━━━ Given data

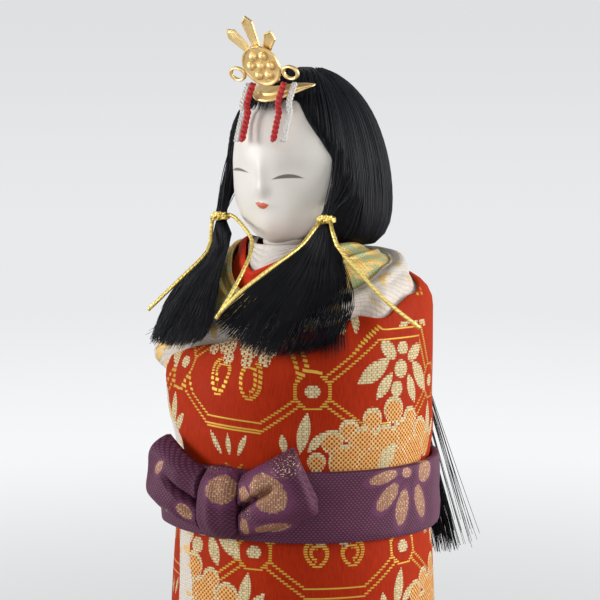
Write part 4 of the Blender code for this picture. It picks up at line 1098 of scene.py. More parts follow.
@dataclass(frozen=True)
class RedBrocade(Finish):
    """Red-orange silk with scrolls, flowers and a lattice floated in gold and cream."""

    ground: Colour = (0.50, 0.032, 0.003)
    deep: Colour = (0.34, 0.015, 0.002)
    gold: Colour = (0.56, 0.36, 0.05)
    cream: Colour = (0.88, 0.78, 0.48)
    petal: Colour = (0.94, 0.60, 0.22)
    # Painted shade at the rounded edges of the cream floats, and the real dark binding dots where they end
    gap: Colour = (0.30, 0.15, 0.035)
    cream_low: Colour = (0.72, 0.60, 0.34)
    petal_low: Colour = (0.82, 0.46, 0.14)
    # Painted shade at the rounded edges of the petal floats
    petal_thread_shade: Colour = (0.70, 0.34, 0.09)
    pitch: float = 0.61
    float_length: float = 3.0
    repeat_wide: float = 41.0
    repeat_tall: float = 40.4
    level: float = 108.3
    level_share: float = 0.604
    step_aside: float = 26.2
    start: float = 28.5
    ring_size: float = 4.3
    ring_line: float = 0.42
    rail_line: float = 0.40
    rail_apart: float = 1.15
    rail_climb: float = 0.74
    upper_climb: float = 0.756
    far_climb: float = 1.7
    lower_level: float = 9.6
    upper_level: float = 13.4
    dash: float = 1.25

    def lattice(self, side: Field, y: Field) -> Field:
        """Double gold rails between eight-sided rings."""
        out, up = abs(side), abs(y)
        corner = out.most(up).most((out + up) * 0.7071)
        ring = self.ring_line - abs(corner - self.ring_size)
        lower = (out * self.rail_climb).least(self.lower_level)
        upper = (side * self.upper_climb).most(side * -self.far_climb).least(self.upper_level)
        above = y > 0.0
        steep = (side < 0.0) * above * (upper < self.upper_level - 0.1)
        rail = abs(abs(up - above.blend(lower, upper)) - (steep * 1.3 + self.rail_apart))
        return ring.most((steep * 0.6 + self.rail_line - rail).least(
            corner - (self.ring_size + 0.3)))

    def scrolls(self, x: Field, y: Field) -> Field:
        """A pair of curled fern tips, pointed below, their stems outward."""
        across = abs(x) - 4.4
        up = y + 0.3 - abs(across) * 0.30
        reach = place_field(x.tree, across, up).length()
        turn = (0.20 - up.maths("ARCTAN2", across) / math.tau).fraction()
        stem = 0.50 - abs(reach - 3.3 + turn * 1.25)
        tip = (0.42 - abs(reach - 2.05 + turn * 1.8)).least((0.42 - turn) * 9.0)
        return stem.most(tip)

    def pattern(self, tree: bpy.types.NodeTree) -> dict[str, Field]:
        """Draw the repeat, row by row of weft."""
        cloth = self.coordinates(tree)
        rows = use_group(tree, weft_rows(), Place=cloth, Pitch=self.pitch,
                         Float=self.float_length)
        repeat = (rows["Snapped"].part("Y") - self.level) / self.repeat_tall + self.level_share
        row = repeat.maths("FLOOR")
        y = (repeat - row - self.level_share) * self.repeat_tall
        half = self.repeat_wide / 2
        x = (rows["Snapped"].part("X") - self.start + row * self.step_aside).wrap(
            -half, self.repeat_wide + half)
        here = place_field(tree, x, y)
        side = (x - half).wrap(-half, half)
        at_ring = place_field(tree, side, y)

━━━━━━

Required work: Set down each line of the material verbatim, from the first line through the line that contains "with scrolls, flowers".

Written reply:
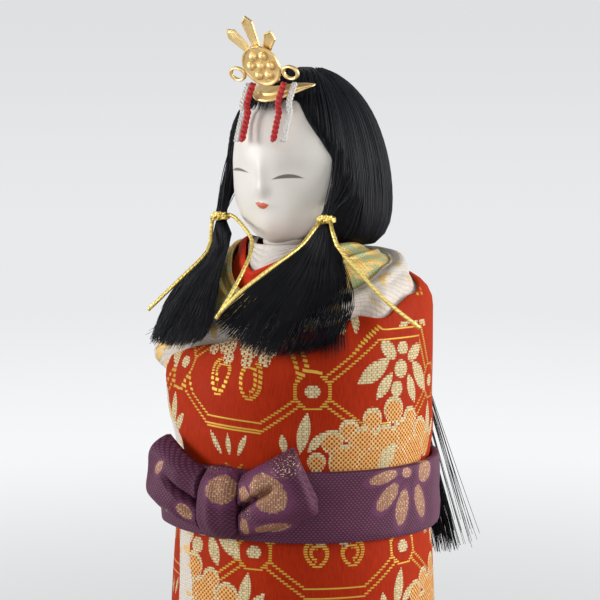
Write part 4 of the Blender code for this picture. It picks up at line 1098 of scene.py. More parts follow.
@dataclass(frozen=True)
class RedBrocade(Finish):
    """Red-orange silk with scrolls, flowers and a lattice floated in gold and cream."""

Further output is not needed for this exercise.